Et pourtant, en effet, il est plus que nécessaire d'introduire un modèle alternatif dans une concurrence faussée par le conformisme, l'incurie et la mauvaise foi, sur le marché de ce bien public qu'est l'évaluation du crédit. L'idée d'une agence publique est donc rien moins qu'absurde mais pour être crédible, elle devra garantir l'indépendance absolue de ses agents. Il existe des modèles, celui de la Banque centrale européenne ou, mieux, celui du FMI : pourquoi se limiter au cadre institutionnel européen face à des acteurs privés largement mondialisés ?

MODÈLES ALTERNATIFS

Dans la myriade de critiques, parfois contradictoires, formulées à l'encontre des agences de notation, la principale devrait viser leur incapacité à formuler des opinions différentes de celles déjà exprimées la cotation des marchés. La crise souveraine en cours, illustre à quel point, en ajustant sans cesse leurs notes, les agences n'apportent aucune information nouvelle, aucune perspective différente de celles des marchés dont elles répliquent la volatilité des cours. Il est donc impératif de redonner au système financier les instruments d'une analyse fondamentale et de long terme qui ne se confondent pas avec les données unidimensionnelles du marché.

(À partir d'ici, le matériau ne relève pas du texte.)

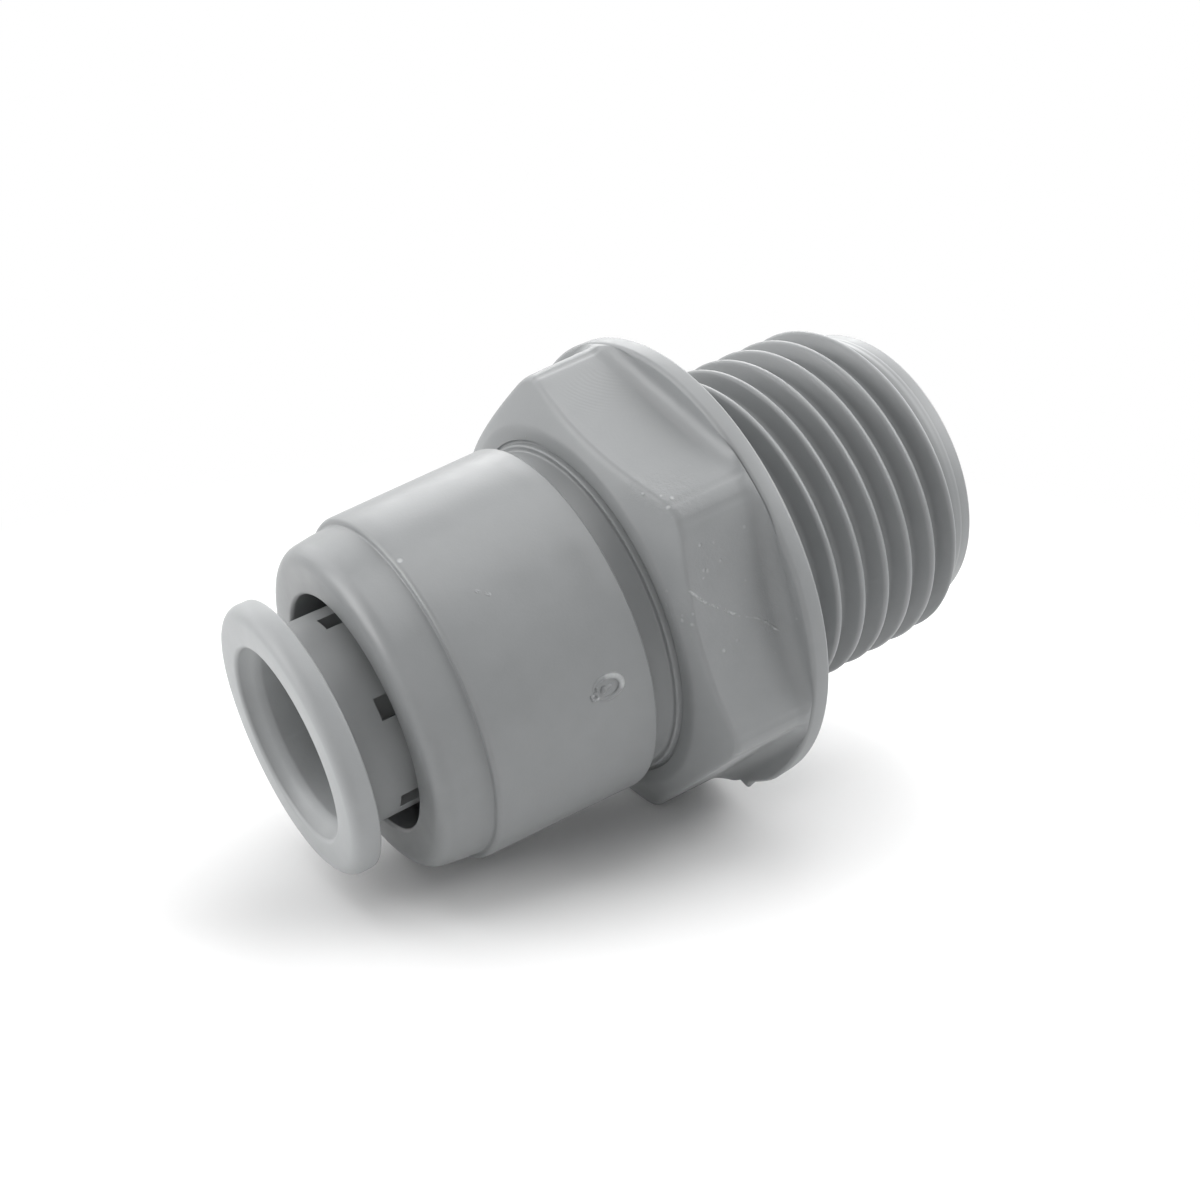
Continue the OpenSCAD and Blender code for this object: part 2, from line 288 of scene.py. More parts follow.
def line_mask(tree, place, start, end, width, wander):
    """1 on a line between two points on the part, 0 away from it; the line wanders like a scratch."""
    a, b = Vector(start) * MM, Vector(end) * MM
    along = (b - a).normalized()
    # The place is moved about by a pattern of 1.3 mm before its distance from the line is taken
    bend = add_node(tree, "ShaderNodeTexNoise", {
        "Vector": place, "Scale": per_mm(1.3), "Detail": 3.0, "Roughness": 0.6})
    bend = add_node(tree, "ShaderNodeVectorMath", {
        0: bend.outputs["Color"], 1: (0.5, 0.5, 0.5)}, operation="SUBTRACT")
    bend = add_node(tree, "ShaderNodeVectorMath", {
        0: bend.outputs["Vector"], "Scale": wander * MM}, operation="SCALE")
    moved = add_node(tree, "ShaderNodeVectorMath", {
        0: place, 1: bend.outputs["Vector"]}, operation="ADD")
    from_start = add_node(tree, "ShaderNodeVectorMath", {
        0: moved.outputs["Vector"], 1: a}, operation="SUBTRACT").outputs["Vector"]
    share = add_node(tree, "ShaderNodeVectorMath", {0: from_start, 1: along}, operation="DOT_PRODUCT")
    share = add_node(tree, "ShaderNodeClamp", {
        "Value": share.outputs["Value"], "Min": 0.0, "Max": (b - a).length})
    foot = add_node(tree, "ShaderNodeVectorMath", {
        0: tuple(along), "Scale": share.outputs["Result"]}, operation="SCALE")
    away = add_node(tree, "ShaderNodeVectorMath", {
        0: from_start, 1: foot.outputs["Vector"]}, operation="DISTANCE")
    return add_node(tree, "ShaderNodeMapRange", {
        "Value": away.outputs["Value"], "From Min": 0.2 * width * MM, "From Max": width * MM,
        "To Min": 1.0, "To Max": 0.0,
    }, interpolation_type="SMOOTHSTEP").outputs["Result"]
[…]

En matière d'innovation intellectuelle, tout reste donc à inventer. En remettant l'imagination au pouvoir, on peut dresser la liste de ce qu'un modèle alternatif devra viser, et proposer des pistes d'exploration. Pour concilier l'excellence et l'innovation, en évitant le mimétisme du microcosme financier, il faudra par exemple s'appuyer davantage sur la formation et la recherche universitaire, dont François Hollande a raison de faire une priorité budgétaire dans son programme de crise.

En proposant un point de vue critique, original, complémentaire ou dissident, une "contre-agence" redonnera toute leur responsabilité à ceux qui utilisent les opinions de crédit et qui portent aussi leur part de responsabilité dans la crise que nous traversons. Car la réforme du système financier imposera aussi de modifier la façon dont ses acteurs gèrent et évaluent leur risque, en leur imposant une obligation de moyen : celle de prendre en compte des modèles alternatifs.

Oui, François Hollande a raison de vouloir proposer un contre-pouvoir. Il est trop tard pour songer à régler la crise actuelle par un changement d'arbitre. L'heure est à l'approfondissement de la solidarité européenne. Mais la réforme du système financier ne devra pas oublier le rôle des principaux agents par des nouveaux paradigmes dans l'intérêt de la transparence financière et de l'équité économique. Faire face à la crise avec responsabilité n'interdit pas de commencer à réfléchir à ce que seront les nouvelles institutions du système financier mondial de demain. Il est urgent d'y réfléchir.

 

Samuel Didier est analyste senior d'une grande agence de notation en Europe.